12 abril 2017

Capital humano

La creación de una fuerza de trabajo altamente productiva dio lugar a la teoría del llamado «capital humano», que es una de las ideas económicas vigentes más disparatadas que cupiera imaginar. Encontró su primera expresión  en  los  escritos  de  Adam  Smith.  Tal  como  él  argumentaba,  la adquisición de talentos productivos por parte de los trabajadores «mediante la educación, el estudio o el aprendizaje, supone siempre un gasto real, destinado a la preparación del sujeto que los adquiere, y viene a ser como un capital fijo y realizado, por decirlo así, en su persona. Así como esos talentos  forman  parte  del  patrimonio  del  individuo,  de  igual  suerte  integran el  de  la  sociedad  a  la  cual  aquel  pertenece.  La  destreza  perfeccionada  de un operario se puede considerar bajo el mismo aspecto que una máquina o instrumento productivo, que facilita y abrevia el trabajo y que, aunque ocasiona  algunos  gastos,  los  retorna  acompañados  de  un  beneficio».  La cuestión,  por  supuesto,  es  quién  paga  la  factura  por  la  creación  de  tales talentos  –los  trabajadores,  el  Estado,  los  capitalistas  o  alguna  institución de la sociedad civil (como la Iglesia)– y quién obtiene los beneficios (o el «lucro» en palabras de Adam Smith).
Evidentemente, una mano de obra cualificada y bien entrenada podría esperar razonablemente un mayor nivel de remuneración que la que no lo está, pero eso no es más que un lejano eco de la idea de que un salario más alto es una especie de ganancia por la inversión que los trabajadores han hecho  en  su  propia  educación  y  habilidades.  El  problema,  como  señaló Karl Marx en su acerba crítica de Adam Smith, es que el trabajador solo puede realizar el mayor valor de esas habilidades trabajando para el capital en condiciones de explotación, de forma que en definitiva es el capital y no el trabajador el que cosecha el beneficio de la mayor productividad del trabajo. En tiempos recientes, por ejemplo, la productividad de los trabajadores ha aumentado pero la proporción que se les cede de lo producido ha disminuido. En cualquier caso, si lo que el trabajador posee auténticamente en forma corpórea fuera capital –señalaba Marx–, podría tumbarse y vivir de los intereses de su capital sin trabajar un solo día (el capital, como relación de propiedad, siempre tiene a su alcance esa opción).
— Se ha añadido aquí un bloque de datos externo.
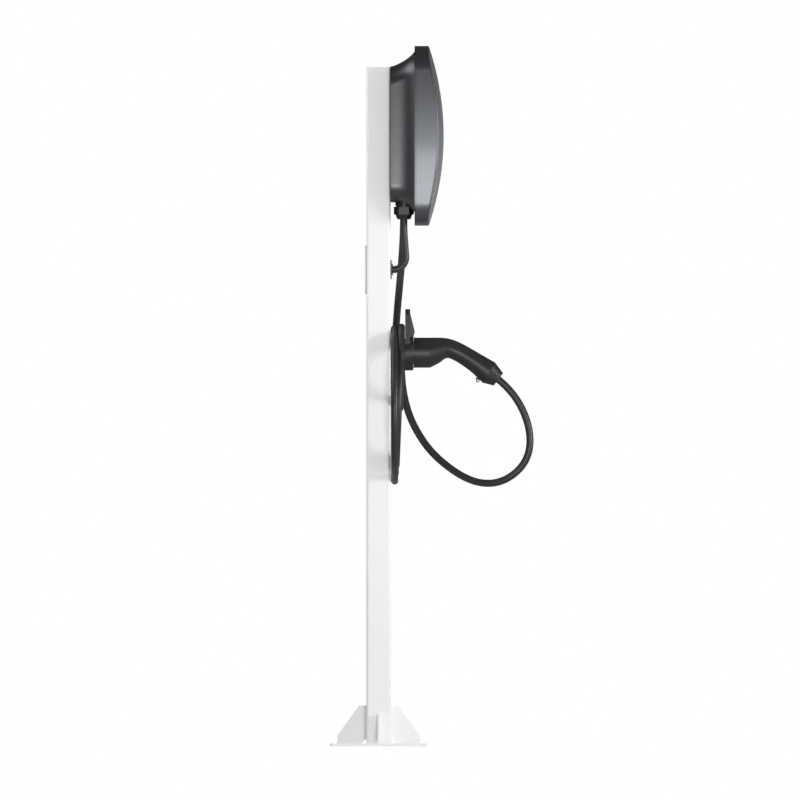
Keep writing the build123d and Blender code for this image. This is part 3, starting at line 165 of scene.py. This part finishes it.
def carried(line, outline):
    """Outline (k, 2) carried along a line (n, 3) with the least twist.

    p[i, j] = line[i] + side[i] outline[j, 0] + up[i] outline[j, 1], where side[i] is side[i - 1] made
    square to the line's direction at i, and up = direction x side.
    """
    line = np.asarray(line, float)
    step = np.gradient(line, axis=0)
    along = step / np.linalg.norm(step, axis=1, keepdims=True)
    side = np.empty_like(line)
    first = np.cross(along[0], (0.0, 0.0, 1.0) if abs(along[0][2]) < 0.9 else (0.0, 1.0, 0.0))
    side[0] = first / np.linalg.norm(first)
    for k in range(1, len(line)):
        carried_on = side[k - 1] - along[k] * np.dot(side[k - 1], along[k])
        side[k] = carried_on / np.linalg.norm(carried_on)
    up = np.cross(along, side)
    return line[:, None] + side[:, None] * outline[:, :1] + up[:, None] * outline[:, 1:]


def circle(radius, count):
    """Points of a circle: (radius cos(t), radius sin(t)), with t from 0 round to a full turn."""
    turn = np.linspace(0, 2 * math.pi, count, endpoint=False)
    return np.stack([radius * np.cos(turn), radius * np.sin(turn)], axis=1)


def tube_along(name, line, radius, count, material):
    """Round tube along a line: a circle carried along it, with a fan of triangles at each end."""
    rings = carried(line, circle(radius, count))
    rows = len(line)
    points = np.concatenate([rings.reshape(-1, 3), line[:1], line[-1:]])
    faces = grid_faces(rows, count)
    start, end = rows * count, rows * count + 1
    faces += [(start, (c + 1) % count, c) for c in range(count)]
    last = (rows - 1) * count
    faces += [(end, last + c, last + (c + 1) % count) for c in range(count)]
    return mesh_object(name, points, faces, material)


# ------------------------------------------------------------------ the charging cable's route, in mm
CABLE_D = 15.0
FRONT = -25.0
HOLSTER_Z = 811.2
HUB_R = 28.7
HUB_Y = -55.0
HUB_TOP = HOLSTER_Z + HUB_R
GLAND_X = 28.0
GLAND_Y = -52.3
COIL_GAP = 0.2
COIL_STEP = 18
COIL_START, COIL_END = 84, 360 * 4 + 48
# A turn that lies on another over the hub stands this much proud of touching it.
LAY_GAP = 2.4

DROP_ROUTE = [
    (GLAND_X, GLAND_Y, 1137.0),
    (GLAND_X, GLAND_Y, 1062.0),
    (GLAND_X + 14, GLAND_Y + 6.5, 974.0),
    (92.0, GLAND_Y + 15.5, 880.0),
    (128.0, GLAND_Y + 20.0, 786.0),
]
LOOP_ROUTE = [
    (82.0, -45.0, 828.0),
    (96.0, -46.5, 780.0),
    (88.0, -51.5, 720.0),
    (74.0, -71.0, 660.0),
    (52.0, -114.0, 597.0),
    (24.0, -190.0, 543.0),
    (6.0, -256.0, 541.0),
    (1.0, -310.0, 588.0),
    (0.0, -314.0, 658.0),
    (0.0, -277.5, 733.3),
    (0.0, -240.0, 761.6),
]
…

Por lo que yo sé, la principal consecuencia de la resurrección de la teoría del capital humano, realizada por Gary Becker en la década de 1960, fue enterrar la importancia de la relación de clase entre capital y trabajo y hacerla parecer como si todos fuéramos capitalistas que obtenemos distintas tasas de beneficio de nuestro capital (humano o de otro tipo). Si los trabajadores reciben  salarios  muy  bajos,  se  podría  entonces  argumentar  que  eso  solo refleja el hecho de que no han invertido suficiente esfuerzo en construir su capital humano, ¡y solo sería culpa suya que se les pague tan poco! No cabe pues sorprenderse de que las principales instituciones del capital, desde los departamentos de economía de las universidades hasta el Banco Mundial y el Fondo Monetario Internacional, abrazaran calurosamente esa ficción teórica, por razones ideológicas y no por sólidas razones intelectuales.


David Harvey, Diecisiete contradicciones y el fin del capitalismo — 1.ª ed. — Quito: Editorial IAEN, 2014.